## [GIVEN PROBLEM]
Give the number of lines holding the string "FreeCAD" and nothing more.

## [DATA EXCERPT]
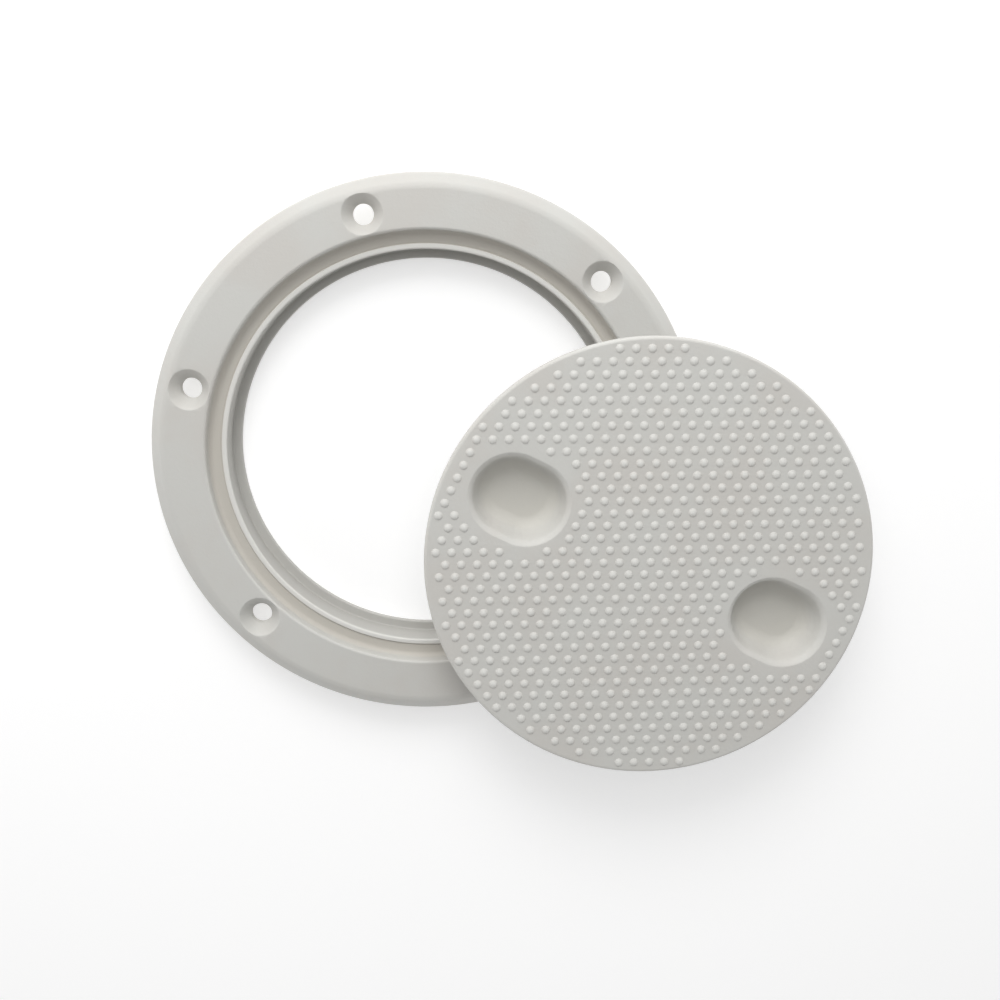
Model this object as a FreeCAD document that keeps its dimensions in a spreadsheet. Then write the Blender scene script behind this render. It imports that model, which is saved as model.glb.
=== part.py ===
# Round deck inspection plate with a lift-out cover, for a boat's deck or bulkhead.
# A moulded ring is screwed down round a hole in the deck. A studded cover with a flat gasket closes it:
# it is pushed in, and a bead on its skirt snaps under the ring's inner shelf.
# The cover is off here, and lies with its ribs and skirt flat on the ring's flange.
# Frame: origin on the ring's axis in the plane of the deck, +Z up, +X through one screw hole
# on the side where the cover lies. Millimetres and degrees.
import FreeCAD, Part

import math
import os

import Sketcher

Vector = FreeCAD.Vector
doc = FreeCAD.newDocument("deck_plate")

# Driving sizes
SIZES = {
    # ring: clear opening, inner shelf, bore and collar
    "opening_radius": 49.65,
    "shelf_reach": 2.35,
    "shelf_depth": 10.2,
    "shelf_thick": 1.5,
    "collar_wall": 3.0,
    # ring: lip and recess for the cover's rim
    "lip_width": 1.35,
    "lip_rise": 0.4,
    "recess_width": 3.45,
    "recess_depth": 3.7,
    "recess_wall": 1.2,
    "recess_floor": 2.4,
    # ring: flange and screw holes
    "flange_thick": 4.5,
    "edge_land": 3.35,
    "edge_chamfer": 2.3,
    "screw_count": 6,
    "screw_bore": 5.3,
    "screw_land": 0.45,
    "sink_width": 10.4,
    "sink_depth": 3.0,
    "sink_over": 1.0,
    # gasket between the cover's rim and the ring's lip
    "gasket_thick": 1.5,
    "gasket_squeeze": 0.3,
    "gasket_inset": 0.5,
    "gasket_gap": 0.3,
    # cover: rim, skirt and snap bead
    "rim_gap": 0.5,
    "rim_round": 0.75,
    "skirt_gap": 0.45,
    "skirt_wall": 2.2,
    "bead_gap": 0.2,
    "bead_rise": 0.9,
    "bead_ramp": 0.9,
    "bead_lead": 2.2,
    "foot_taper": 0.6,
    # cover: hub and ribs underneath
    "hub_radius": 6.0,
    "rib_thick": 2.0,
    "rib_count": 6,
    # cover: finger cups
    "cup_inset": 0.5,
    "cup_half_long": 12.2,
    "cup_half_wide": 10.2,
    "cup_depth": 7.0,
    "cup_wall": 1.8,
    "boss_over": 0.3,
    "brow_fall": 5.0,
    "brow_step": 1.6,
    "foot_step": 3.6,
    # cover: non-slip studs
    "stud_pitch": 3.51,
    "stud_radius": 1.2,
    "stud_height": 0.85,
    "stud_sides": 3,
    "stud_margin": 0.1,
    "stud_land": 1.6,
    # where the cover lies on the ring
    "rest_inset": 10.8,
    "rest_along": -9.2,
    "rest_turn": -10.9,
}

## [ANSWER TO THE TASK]
4